# [Stated exercise]
Every line holding the string "pose" should be gathered.

# [Information provided]
+++++

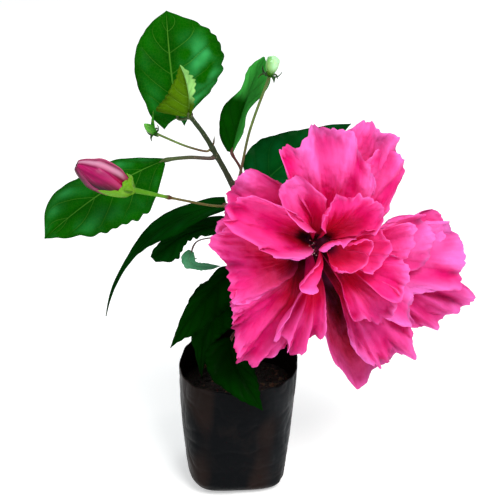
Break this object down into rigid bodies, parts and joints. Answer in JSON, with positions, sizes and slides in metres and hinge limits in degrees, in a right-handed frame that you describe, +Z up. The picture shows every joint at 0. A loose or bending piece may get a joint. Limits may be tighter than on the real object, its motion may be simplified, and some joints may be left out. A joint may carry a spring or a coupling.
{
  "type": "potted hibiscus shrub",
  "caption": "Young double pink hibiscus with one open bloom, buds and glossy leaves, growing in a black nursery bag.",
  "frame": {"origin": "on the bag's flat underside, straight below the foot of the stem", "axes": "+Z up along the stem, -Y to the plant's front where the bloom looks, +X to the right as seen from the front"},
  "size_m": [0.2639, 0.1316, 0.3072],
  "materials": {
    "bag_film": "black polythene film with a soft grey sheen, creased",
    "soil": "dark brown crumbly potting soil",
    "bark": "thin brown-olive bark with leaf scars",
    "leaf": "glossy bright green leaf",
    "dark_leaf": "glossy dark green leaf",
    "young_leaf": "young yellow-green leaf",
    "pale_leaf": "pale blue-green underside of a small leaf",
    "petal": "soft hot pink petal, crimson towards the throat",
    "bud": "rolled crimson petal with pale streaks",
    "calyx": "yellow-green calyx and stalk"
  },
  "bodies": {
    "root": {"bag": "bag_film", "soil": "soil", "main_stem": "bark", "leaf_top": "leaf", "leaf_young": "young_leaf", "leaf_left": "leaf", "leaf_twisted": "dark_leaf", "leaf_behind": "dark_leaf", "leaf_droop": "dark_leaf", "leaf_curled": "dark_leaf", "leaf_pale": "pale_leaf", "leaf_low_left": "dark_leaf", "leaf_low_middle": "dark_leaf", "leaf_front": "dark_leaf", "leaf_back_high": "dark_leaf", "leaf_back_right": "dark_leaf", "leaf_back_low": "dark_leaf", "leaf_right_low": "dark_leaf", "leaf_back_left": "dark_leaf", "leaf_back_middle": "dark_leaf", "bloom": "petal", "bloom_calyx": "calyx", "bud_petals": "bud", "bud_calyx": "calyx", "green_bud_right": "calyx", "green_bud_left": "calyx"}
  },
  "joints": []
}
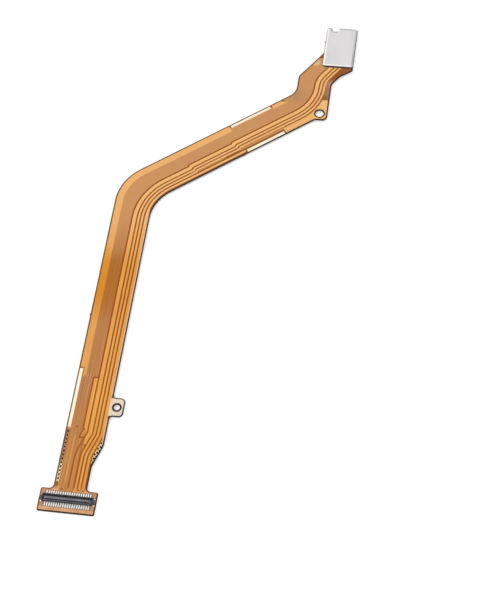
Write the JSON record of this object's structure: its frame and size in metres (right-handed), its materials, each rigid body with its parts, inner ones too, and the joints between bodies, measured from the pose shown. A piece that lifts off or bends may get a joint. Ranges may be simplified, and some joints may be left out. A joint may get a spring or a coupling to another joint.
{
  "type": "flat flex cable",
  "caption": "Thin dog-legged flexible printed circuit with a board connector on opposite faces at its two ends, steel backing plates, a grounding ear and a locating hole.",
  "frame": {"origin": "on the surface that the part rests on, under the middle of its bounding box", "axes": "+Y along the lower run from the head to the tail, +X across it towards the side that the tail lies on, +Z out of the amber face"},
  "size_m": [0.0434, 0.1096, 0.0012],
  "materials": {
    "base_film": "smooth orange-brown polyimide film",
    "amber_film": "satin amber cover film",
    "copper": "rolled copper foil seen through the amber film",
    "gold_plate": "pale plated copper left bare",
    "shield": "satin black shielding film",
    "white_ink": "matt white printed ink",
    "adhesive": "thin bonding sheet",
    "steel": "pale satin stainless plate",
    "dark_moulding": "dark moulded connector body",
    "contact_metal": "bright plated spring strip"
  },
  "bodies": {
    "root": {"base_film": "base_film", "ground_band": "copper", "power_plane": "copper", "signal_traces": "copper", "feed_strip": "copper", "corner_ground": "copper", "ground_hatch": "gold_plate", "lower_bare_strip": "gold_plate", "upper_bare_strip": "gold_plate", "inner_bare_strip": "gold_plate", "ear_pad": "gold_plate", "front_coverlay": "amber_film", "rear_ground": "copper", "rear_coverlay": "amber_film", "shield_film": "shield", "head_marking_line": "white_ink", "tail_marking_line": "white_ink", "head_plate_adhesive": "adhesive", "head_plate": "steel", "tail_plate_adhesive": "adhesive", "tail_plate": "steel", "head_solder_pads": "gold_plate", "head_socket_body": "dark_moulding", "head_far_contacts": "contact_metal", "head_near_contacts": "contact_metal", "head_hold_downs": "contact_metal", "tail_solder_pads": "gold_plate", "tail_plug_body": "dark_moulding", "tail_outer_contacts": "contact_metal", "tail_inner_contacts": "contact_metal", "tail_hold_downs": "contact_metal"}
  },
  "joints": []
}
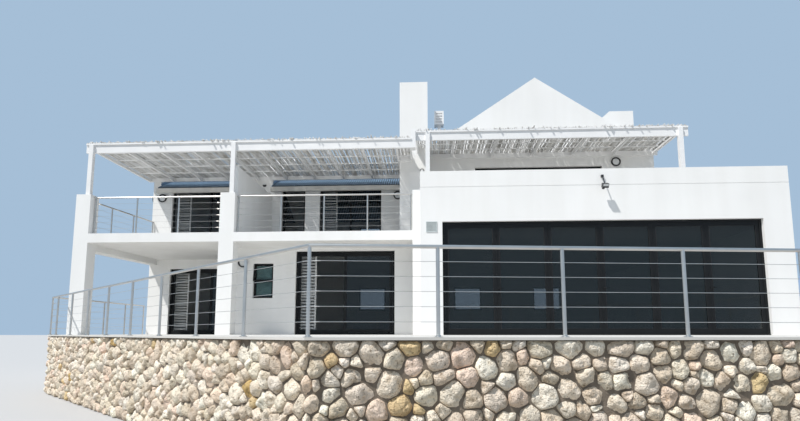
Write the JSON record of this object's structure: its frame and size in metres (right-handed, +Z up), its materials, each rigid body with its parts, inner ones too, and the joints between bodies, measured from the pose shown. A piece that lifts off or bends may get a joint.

+++++

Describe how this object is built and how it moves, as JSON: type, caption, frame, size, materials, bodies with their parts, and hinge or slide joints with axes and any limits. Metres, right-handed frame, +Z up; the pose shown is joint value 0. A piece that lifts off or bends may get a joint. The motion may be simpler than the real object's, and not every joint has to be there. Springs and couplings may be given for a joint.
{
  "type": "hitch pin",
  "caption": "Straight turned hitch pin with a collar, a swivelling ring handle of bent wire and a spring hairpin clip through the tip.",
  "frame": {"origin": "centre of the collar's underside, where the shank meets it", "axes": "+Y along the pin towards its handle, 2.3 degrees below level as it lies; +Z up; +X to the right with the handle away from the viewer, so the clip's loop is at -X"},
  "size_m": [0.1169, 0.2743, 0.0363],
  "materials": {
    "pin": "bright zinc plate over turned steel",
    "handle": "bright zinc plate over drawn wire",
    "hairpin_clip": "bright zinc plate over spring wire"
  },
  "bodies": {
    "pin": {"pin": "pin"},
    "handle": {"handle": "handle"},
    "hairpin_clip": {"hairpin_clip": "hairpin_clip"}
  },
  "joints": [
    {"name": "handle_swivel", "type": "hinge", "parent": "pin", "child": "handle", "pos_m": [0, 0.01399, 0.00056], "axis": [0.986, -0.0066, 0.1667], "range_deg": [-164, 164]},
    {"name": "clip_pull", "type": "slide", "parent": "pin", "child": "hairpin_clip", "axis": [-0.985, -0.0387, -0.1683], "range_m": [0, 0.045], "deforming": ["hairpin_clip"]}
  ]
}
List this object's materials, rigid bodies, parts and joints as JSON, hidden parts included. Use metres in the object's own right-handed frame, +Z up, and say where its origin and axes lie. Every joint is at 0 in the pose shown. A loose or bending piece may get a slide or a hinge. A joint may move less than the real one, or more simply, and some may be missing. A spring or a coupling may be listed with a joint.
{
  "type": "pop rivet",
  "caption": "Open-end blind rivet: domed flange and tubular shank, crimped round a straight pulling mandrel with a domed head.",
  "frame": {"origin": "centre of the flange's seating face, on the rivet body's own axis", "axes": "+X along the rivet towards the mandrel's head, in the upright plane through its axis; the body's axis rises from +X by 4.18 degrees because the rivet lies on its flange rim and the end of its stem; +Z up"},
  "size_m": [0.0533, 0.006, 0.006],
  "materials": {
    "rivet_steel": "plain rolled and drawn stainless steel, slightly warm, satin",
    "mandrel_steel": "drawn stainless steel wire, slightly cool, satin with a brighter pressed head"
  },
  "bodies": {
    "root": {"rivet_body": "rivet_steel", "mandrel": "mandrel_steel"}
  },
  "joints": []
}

+++++

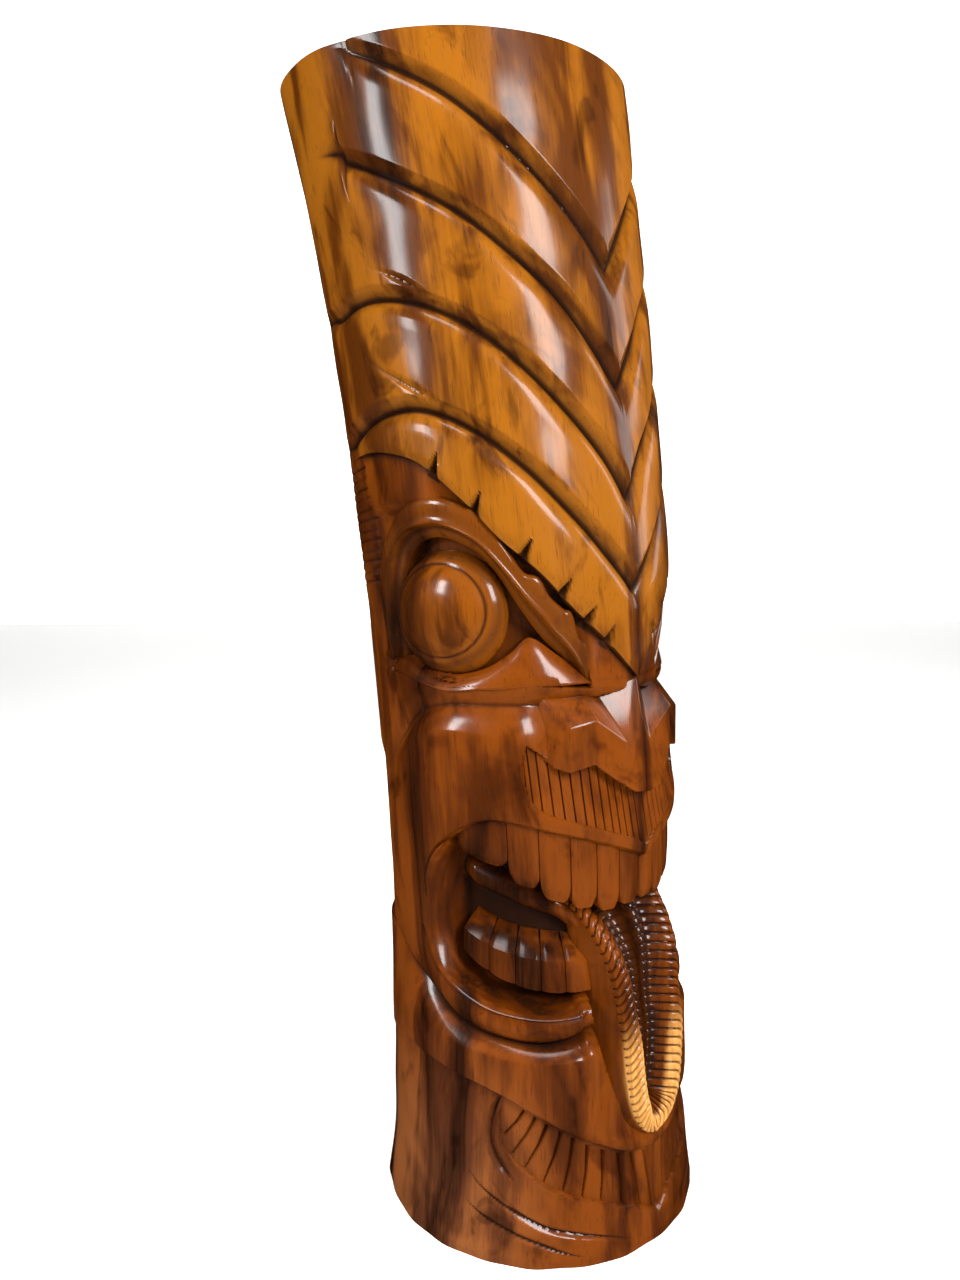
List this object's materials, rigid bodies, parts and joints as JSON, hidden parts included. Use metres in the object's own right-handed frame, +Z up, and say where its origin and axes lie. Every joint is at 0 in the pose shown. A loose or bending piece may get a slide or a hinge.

+++++

# [Task output]
Write the JSON record of this object's structure: its frame and size in metres (right-handed), its materials, each rigid body with its parts, inner ones too, and the joints between bodies, measured from the pose shown. A piece that lifts off or bends may get a joint. Ranges may be simplified, and some joints may be left out. A joint may get a spring or a coupling to another joint.
Write the JSON record of this object's structure: its frame and size in metres (right-handed, +Z up), its materials, each rigid body with its parts, inner ones too, and the joints between bodies, measured from the pose shown. A piece that lifts off or bends may get a joint.
Describe how this object is built and how it moves, as JSON: type, caption, frame, size, materials, bodies with their parts, and hinge or slide joints with axes and any limits. Metres, right-handed frame, +Z up; the pose shown is joint value 0. A piece that lifts off or bends may get a joint. The motion may be simpler than the real object's, and not every joint has to be there. Springs and couplings may be given for a joint.
List this object's materials, rigid bodies, parts and joints as JSON, hidden parts included. Use metres in the object's own right-handed frame, +Z up, and say where its origin and axes lie. Every joint is at 0 in the pose shown. A loose or bending piece may get a slide or a hinge. A joint may move less than the real one, or more simply, and some may be missing. A spring or a coupling may be listed with a joint.
List this object's materials, rigid bodies, parts and joints as JSON, hidden parts included. Use metres in the object's own right-handed frame, +Z up, and say where its origin and axes lie. Every joint is at 0 in the pose shown. A loose or bending piece may get a slide or a hinge.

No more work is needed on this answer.